With a $25/hr minimum wage, then surely you must have 50% unemployment in Norway, and a Big Mac must cost $15.

:shrug: being a small homogenous nation with a relatively oversized oil boom does indeed have its benefits.
 
Then in a rational system, you'd be able to do something else, if the type of thing your doing is just needed less so, then you can work less.

So you can work less, I'm assuming for the same pay, if the demand for the thing you produce has fallen? How do you rationalize that for the rest of the people whose product hasn't decreased in demand? Does the other guy get to go home while they finish out the work day?
 
So you can work less, I'm assuming for the same pay, if the demand for the thing you produce has fallen? How do you rationalize that for the rest of the people whose product hasn't decreased in demand?

Do you know how cooperatives work?
 
I do. I'm a member of one. Are you suggesting one giant national cooperative?

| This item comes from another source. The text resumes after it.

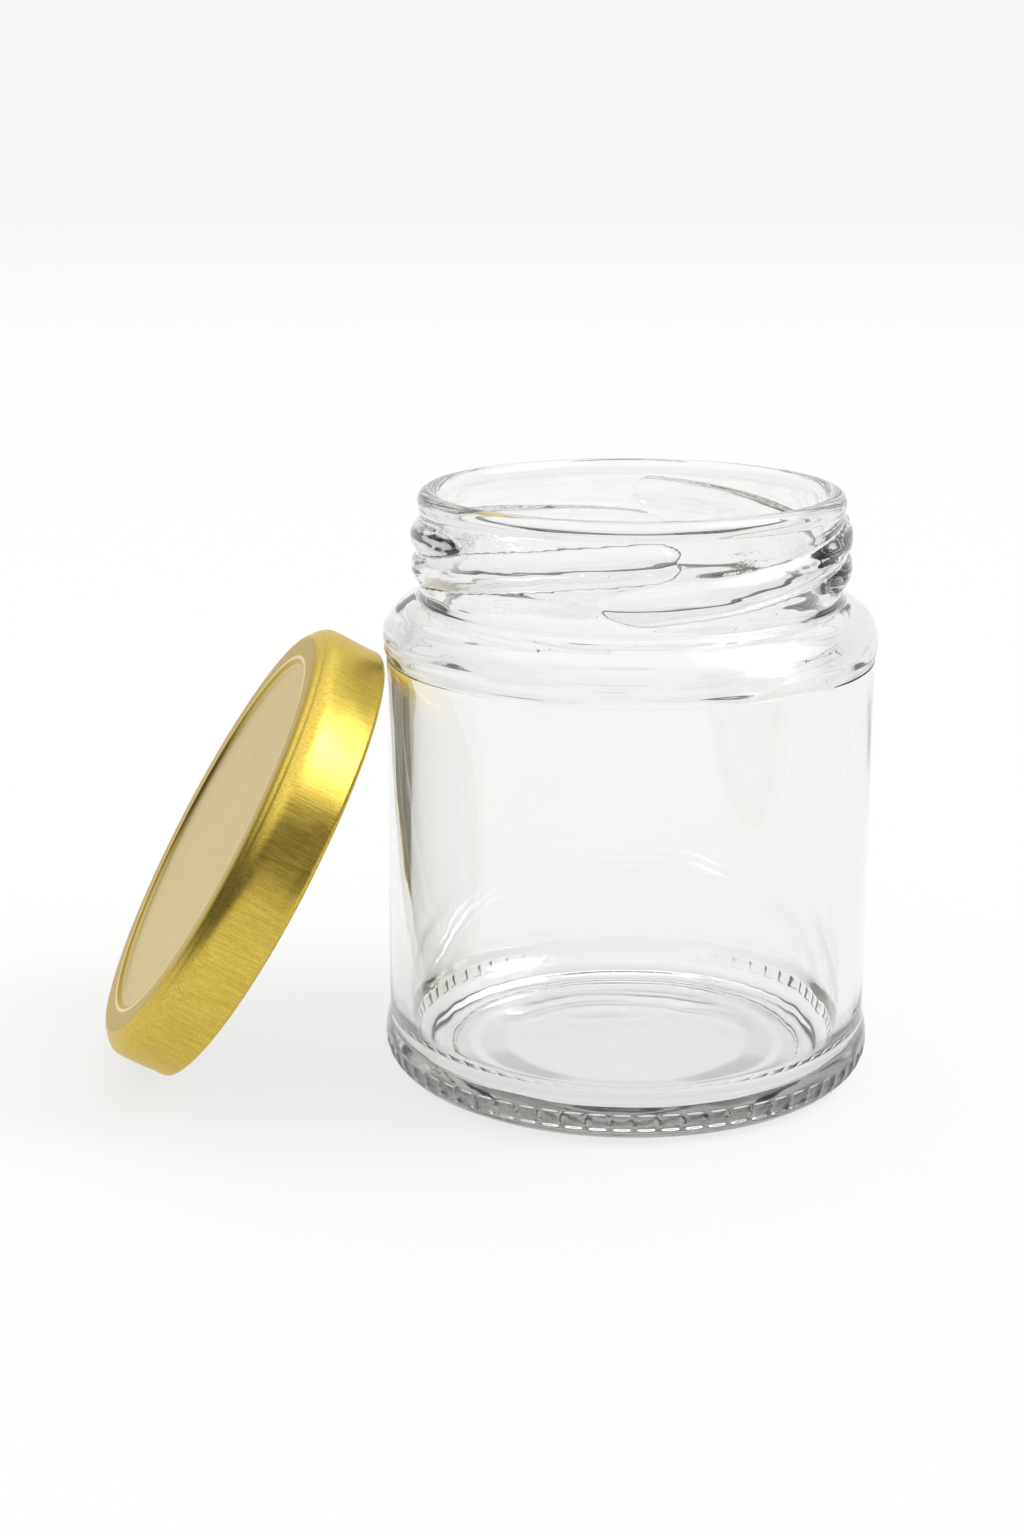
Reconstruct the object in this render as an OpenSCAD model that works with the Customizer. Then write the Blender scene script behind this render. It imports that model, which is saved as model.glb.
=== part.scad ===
// Straight-sided glass food jar with a four-start twist-off finish, and its lug cap.
// The cap leans against the left side of the jar. Millimetres, +Z up, the table is z = 0,
// and the origin is the centre of the jar's bearing ring.

/* [Jar] */
// Diameter of the straight body
body_d = 73; // [70:0.5:76]
// Height over all
jar_h = 89; // [86:0.5:95]
// Thickness of the body wall
wall = 3; // [2.5:0.1:3.5]
// Thickness of the floor of the jar at its edge
floor_t = 3.4; // [3:0.1:4.5]
// Diameter over the widest point of the heel
heel_d = 74.4; // [74:0.1:75]
// Diameter over the shoulder bead
shoulder_d = 73.9; // [73.5:0.1:74.5]

/* [Finish] */
// Outside diameter of the neck
neck_d = 62.9; // [62.5:0.1:63.2]
// Diameter of the mouth
mouth_d = 56.8; // [56:0.1:57.5]
// Diameter over the threads
thread_d = 65.3; // [65:0.1:65.6]
// Number of thread starts
starts = 4; // [4:1:4]
// Depth of a thread's upper end below the rim
thread_depth = 5.8; // [5.5:0.1:6.2]
// How far a thread drops from its upper end to its lower end
thread_drop = 6; // [5:0.1:6.5]
// Angle that one thread covers
thread_span = 110; // [90:1:120]

/* [Cap] */
// Diameter over the curl
cap_d = 72.4; // [72:0.1:73]
// Height of the cap
cap_h = 10.6; // [10:0.1:11]
// Thickness of the sheet
sheet = 0.3; // [0.25:0.05:0.4]
// Diameter of the sunk panel
panel_d = 60.4; // [59:0.1:61]
// Depth of the sunk panel
panel_drop = 0.7; // [0.4:0.1:0.8]
// Diameter of the circle on which the tips of the lugs lie
lug_tip_d = 63.8; // [63.7:0.1:64.2]
// Angle that one lug covers
lug_span = 14; // [10:1:18]

/* [Pose] */
// How far the panel's face points above the horizontal
lean = 30; // [28:1:32]
// Distance from the jar's axis to the middle of the cap's open edge, along -X
cap_x = 54.3; // [54.2:0.1:58]
// Sideways distance from the jar's axis to the middle of the cap
cap_y = 7.5; // [0:0.5:8]
// Turn of the cap about its own axis
cap_turn = 20; // [0:5:85]

/* [Hidden] */
$fn = 120;

body_r = body_d / 2;
inner_r = body_r - wall;
neck_r = neck_d / 2;
mouth_r = mouth_d / 2;

// Heel: a small round at the bottom and a wide, shallow bulge above it
heel_r = heel_d / 2;
heel_round = 4.6;
heel_bulge = 14;
heel_top = 9.5;
floor_round = 6;

// Shoulder: one round bead outside, one round inside
shoulder_r = shoulder_d / 2;
shoulder_round = 6;
shoulder_z = jar_h - 22.1;
body_top = shoulder_z - 2.7;
inside_round = 5.6;
inside_z = shoulder_z - 2.1;

// Rim: half a round, a little proud of the neck, that meets the mouth's wall at a slight break
rim_round = 1.65;
rim_break = 0.05;
rim_r = mouth_r + rim_round - rim_break;
rim_z = jar_h - rim_round;
neck_top = rim_z - 0.8;

// Knurls: shallow pockets in a row round the heel
knurls = 66;
knurl_span = 4.1;
knurl_depth = 0.25;
knurl_low = 2.4;
knurl_high = 4.9;

// Underside: a flat bearing ring round a domed punt
bearing_in = 27.6;
punt_r = 27;
punt_h = 0.8;
dome_r = 22;
dome_h = 0.6;

// Threads: round beads on circles that are tilted, so that each one runs down clockwise
bead_r = 2.5;
bead_end_r = 2.45;
thread_r = thread_d / 2 - bead_r;
thread_rise = thread_drop / 2 / sin(thread_span / 2);
thread_tilt = asin(thread_rise / thread_r);
thread_z = jar_h - thread_depth - thread_drop / 2;
thread_top_at = 7;

// Cap: curl, skirt, shoulder, ring and sunk panel
cap_r = cap_d / 2;
curl_r = 0.8;
skirt_r = cap_r - 0.1;
cap_round = 2.9;
panel_r = panel_d / 2;
panel_slope = 0.6;
lug_tip_r = lug_tip_d / 2;
lug_low = 0.25;
lug_t = 0.75;
lug_root = 35;
seal_in = 28.2;
seal_out = 33.4;
seal_low = cap_h - 1.55;

// Height of the middle of the open edge when the curl stands on the table
cap_z = (cap_r - curl_r) * cos(lean) + curl_r * (1 - sin(lean));

module at(r, z) { translate([r, z]) children(); }

// Half section of the heel, set in from its outer face by inset
module heel(inset) {
    square([heel_r - heel_round, heel_top]);
    at(heel_r - heel_round, heel_round) circle(heel_round - inset);
    intersection() {
        at(heel_r - heel_bulge, heel_round) circle(heel_bulge - inset);
        at(heel_r - heel_round, heel_round) square([heel_round + 1, heel_top - heel_round]);
    }
}

// Half section of the jar's outside, without the threads
module jar_outside() {
    heel(0);
    at(0, heel_top - 1) square([body_r, body_top - heel_top + 1]);
    at(shoulder_r - shoulder_round, shoulder_z) circle(shoulder_round);
    at(0, shoulder_z) square([shoulder_r - shoulder_round, shoulder_round]);
    square([neck_r, neck_top]);
    square([rim_r, rim_z]);
    at(rim_r, rim_z) circle(rim_round);
}

// Half section of the space inside the jar
module jar_inside() {
    at(0, floor_t + floor_round) square([inner_r, inside_z - floor_t - floor_round]);
    at(0, floor_t) square([inner_r - floor_round, floor_round]);
    at(inner_r - floor_round, floor_t + floor_round) circle(floor_round);
    at(inner_r - inside_round, inside_z) circle(inside_round);
    at(0, inside_z) square([inner_r - inside_round, inside_round]);
    at(0, inside_z) square([mouth_r, jar_h]);
}

// Half section of the hollow under the jar
module punt() {
    at(0, -1) square([punt_r, 1 + punt_h]);
    at(0, -1) square([bearing_in, 1.25]);
    dome = (dome_r * dome_r + dome_h * dome_h) / 2 / dome_h;
    intersection() {
        at(0, punt_h + dome_h - dome) circle(dome);
        square([dome_r, punt_h + dome_h]);
    }
}

module knurl() {
    rotate([0, 0, -knurl_span / 2]) rotate_extrude(angle = knurl_span) difference() {
        at(heel_r - heel_round, knurl_low) square([heel_round + 1, knurl_high - knurl_low]);
        heel(knurl_depth);
    }
}

module thread() {
    translate([0, 0, thread_z]) rotate([thread_tilt, 0, 0]) {
        rotate([0, 0, -thread_span / 2]) rotate_extrude(angle = thread_span)
            at(thread_r, 0) circle(bead_r);
        for (end = [-1, 1])
            rotate([0, 0, end * thread_span / 2]) translate([thread_r, 0, 0]) sphere(bead_end_r);
    }
}

module jar_glass() {
    color([0.82, 0.88, 0.86, 0.5]) difference() {
        union() {
            rotate_extrude() intersection() {
                jar_outside();
                square([heel_r + 1, jar_h + 1]);
            }
            for (i = [0 : starts - 1])
                rotate([0, 0, thread_top_at - thread_span / 2 + i * 360 / starts]) thread();
        }
        rotate_extrude() intersection() {
            jar_inside();
            square([heel_r, 2 * jar_h]);
        }
        rotate_extrude() punt();
        for (i = [0 : knurls - 1])
            rotate([0, 0, (i + 0.5) * 360 / knurls]) knurl();
    }
}

// Half section of the cap's form, set in from its outer face by inset
module cap_form(inset) {
    slope_in = panel_r + inset * 0.8;
    difference() {
        union() {
            at(0, -1) square([skirt_r - inset, cap_h - cap_round + 1]);
            at(0, -1) square([skirt_r - cap_round, cap_h - inset + 1]);
            at(skirt_r - cap_round, cap_h - cap_round) circle(cap_round - inset);
        }
        polygon([[-1, cap_h + 1], [-1, cap_h - panel_drop - inset], [slope_in, cap_h - panel_drop - inset],
            [slope_in + panel_slope, cap_h - inset], [slope_in + panel_slope, cap_h + 1]]);
    }
}

// Rolled edge, open at the top where the sheet ends
module curl() {
    difference() {
        at(cap_r - curl_r, curl_r) circle(curl_r);
        at(cap_r - curl_r, curl_r) circle(curl_r - sheet);
        at(cap_r - 1.5 * curl_r, 1.4 * curl_r) square([0.35, curl_r]);
    }
}

module lug() {
    rotate([0, 0, -lug_span / 2]) rotate_extrude(angle = lug_span) {
        at(lug_tip_r + lug_t / 2, lug_low) square([lug_root - lug_tip_r - lug_t / 2, lug_t]);
        at(lug_tip_r + lug_t / 2, lug_low + lug_t / 2) circle(lug_t / 2);
    }
}

// Puts a cap that is modelled open side down, about +Z, where it leans
module leaning() {
    translate([-cap_x, cap_y, cap_z]) rotate([0, lean - 90, 0]) rotate([0, 0, cap_turn]) children();
}

module lid_shell() {
    color([0.83, 0.68, 0.22]) leaning() {
        rotate_extrude() {
            intersection() {
                difference() {
                    cap_form(0);
                    cap_form(sheet);
                }
                at(0, curl_r) square([cap_r, cap_h]);
            }
            curl();
        }
        for (i = [0 : starts - 1]) rotate([0, 0, i * 360 / starts]) lug();
    }
}

module lid_seal() {
    color([0.90, 0.87, 0.78]) leaning() rotate_extrude() intersection() {
        cap_form(sheet);
        at(seal_in, seal_low) square([seal_out - seal_in, 2]);
    }
}

jar_glass();
lid_shell();
lid_seal();
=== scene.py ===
"""Looks for a glass food jar and the gold lug cap that leans against it.

Lengths are in metres in Blender; the profiles below are in millimetres, as in the CAD source.
"""
import math

import bmesh
import bpy
from mathutils import Matrix, Vector, noise


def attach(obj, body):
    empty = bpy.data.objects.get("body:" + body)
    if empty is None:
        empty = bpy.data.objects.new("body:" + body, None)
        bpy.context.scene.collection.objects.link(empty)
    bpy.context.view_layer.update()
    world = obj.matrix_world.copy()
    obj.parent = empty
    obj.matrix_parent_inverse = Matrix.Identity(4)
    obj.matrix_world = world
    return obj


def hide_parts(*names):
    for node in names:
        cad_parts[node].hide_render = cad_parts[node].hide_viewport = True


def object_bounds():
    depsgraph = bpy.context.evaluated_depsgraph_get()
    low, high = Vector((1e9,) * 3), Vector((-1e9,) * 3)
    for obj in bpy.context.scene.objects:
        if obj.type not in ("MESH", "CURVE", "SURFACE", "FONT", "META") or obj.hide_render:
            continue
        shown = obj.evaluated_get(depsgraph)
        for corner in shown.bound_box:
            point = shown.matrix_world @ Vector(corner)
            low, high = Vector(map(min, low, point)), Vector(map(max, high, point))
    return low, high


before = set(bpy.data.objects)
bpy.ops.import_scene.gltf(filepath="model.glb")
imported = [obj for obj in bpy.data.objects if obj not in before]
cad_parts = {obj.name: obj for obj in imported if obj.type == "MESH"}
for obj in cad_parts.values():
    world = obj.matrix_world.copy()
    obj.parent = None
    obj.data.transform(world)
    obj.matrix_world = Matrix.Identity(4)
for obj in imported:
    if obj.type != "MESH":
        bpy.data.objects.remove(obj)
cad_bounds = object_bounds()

MM = 0.001
TAU = 2 * math.pi

# ---------------------------------------------------------------- jar, millimetres
BODY_R, INNER_R, NECK_R, MOUTH_R = 36.5, 33.5, 31.45, 28.4
JAR_H = 89.0
HEEL_R, HEEL_ROUND, HEEL_BULGE, HEEL_TOP = 37.2, 4.6, 14.0, 9.5
SHOULDER_R, SHOULDER_ROUND, SHOULDER_Z = 36.95, 6.0, 66.9
BODY_TOP = 64.2
INSIDE_ROUND, INSIDE_Z = 5.6, 64.8
FLOOR_Z, FLOOR_ROUND = 3.4, 6.0
RIM_ROUND, RIM_BREAK = 1.65, 0.05
RIM_R, RIM_Z = MOUTH_R + RIM_ROUND - RIM_BREAK, JAR_H - RIM_ROUND
BEARING_IN, PUNT_R = 27.6, 27.0
PUNT_H, DOME_R, DOME_H = 0.8, 22.0, 0.6
KNURLS, KNURL_SPAN, KNURL_DEPTH, KNURL_LOW, KNURL_HIGH = 66, 4.1, 0.25, 2.4, 4.9
BEAD_R, THREAD_R = 2.5, 30.15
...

Or a system of cooperatives, mondragon, a mix of cooperative and public industry, and private. If the majority of the economy is not beholdant to profit, you get rid of a lot of the internal problems of capitalism.
 
Or a system of cooperatives, mondragon, a mix of cooperative and public industry, and private. If the majority of the economy is not beholdant to profit, you get rid of a lot of the internal problems of capitalism.

You mean like what we have now?
 
:shrug: being a small homogenous nation with a relatively oversized oil boom does indeed have its benefits.

Agreed, if you can avoid the trap of becoming a banana republic (like Venezuela). I once read an argument that when a natural resource accounts for enough of GDP (28% maybe?) that a bandit class emerges to take it over and control of the resource leads to political control of the society. This generally does not work well for the middle class.